Exercise data:
## Start
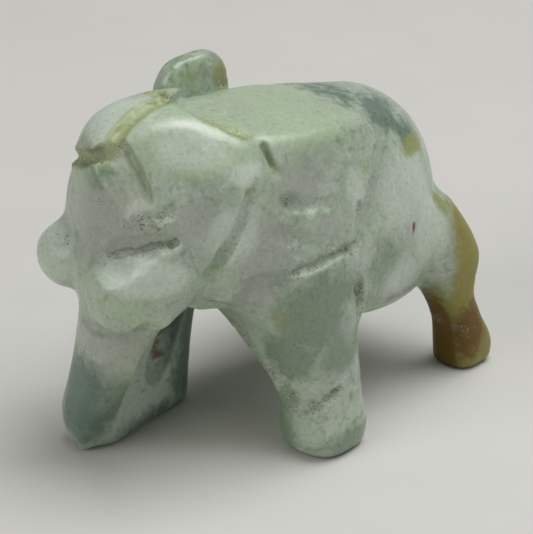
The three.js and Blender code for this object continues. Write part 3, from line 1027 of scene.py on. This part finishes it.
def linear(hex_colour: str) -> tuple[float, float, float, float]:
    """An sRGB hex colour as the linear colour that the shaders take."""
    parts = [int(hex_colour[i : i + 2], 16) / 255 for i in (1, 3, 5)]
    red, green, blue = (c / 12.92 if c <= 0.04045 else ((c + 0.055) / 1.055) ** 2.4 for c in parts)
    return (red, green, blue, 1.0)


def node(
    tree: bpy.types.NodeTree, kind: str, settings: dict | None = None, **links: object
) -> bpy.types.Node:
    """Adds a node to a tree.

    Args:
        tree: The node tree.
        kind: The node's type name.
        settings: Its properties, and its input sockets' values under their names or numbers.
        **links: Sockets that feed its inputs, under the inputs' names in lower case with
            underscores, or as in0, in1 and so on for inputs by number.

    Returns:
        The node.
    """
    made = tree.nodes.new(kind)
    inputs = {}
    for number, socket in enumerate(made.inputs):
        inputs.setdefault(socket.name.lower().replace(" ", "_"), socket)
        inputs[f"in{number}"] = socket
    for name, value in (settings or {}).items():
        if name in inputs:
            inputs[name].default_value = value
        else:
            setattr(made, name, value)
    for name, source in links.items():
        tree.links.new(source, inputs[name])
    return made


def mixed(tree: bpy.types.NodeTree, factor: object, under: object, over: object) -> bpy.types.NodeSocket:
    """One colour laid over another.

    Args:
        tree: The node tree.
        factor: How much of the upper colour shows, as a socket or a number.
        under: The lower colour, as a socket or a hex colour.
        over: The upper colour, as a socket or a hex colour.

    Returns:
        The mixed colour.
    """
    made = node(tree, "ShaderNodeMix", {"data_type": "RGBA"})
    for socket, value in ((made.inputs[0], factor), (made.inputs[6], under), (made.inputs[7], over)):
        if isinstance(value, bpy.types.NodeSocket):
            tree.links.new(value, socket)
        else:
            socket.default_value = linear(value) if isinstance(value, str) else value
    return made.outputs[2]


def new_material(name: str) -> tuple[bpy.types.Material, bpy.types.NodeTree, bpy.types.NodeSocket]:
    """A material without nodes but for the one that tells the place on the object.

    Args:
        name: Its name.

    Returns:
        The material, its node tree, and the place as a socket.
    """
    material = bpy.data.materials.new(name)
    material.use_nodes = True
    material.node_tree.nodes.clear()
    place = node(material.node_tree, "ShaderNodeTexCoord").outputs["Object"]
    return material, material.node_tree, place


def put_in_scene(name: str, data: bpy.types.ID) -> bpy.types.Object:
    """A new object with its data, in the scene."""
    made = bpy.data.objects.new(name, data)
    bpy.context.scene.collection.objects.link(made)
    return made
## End
## Start
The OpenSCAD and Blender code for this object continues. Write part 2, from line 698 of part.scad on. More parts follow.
## End
What you are asked to do: Give back, exactly as written, each line from the one that contains "The three.js and" through the one that contains "underscores, or as".

The result:
The three.js and Blender code for this object continues. Write part 3, from line 1027 of scene.py on. This part finishes it.
def linear(hex_colour: str) -> tuple[float, float, float, float]:
    """An sRGB hex colour as the linear colour that the shaders take."""
    parts = [int(hex_colour[i : i + 2], 16) / 255 for i in (1, 3, 5)]
    red, green, blue = (c / 12.92 if c <= 0.04045 else ((c + 0.055) / 1.055) ** 2.4 for c in parts)
    return (red, green, blue, 1.0)


def node(
    tree: bpy.types.NodeTree, kind: str, settings: dict | None = None, **links: object
) -> bpy.types.Node:
    """Adds a node to a tree.

    Args:
        tree: The node tree.
        kind: The node's type name.
        settings: Its properties, and its input sockets' values under their names or numbers.
        **links: Sockets that feed its inputs, under the inputs' names in lower case with
            underscores, or as in0, in1 and so on for inputs by number.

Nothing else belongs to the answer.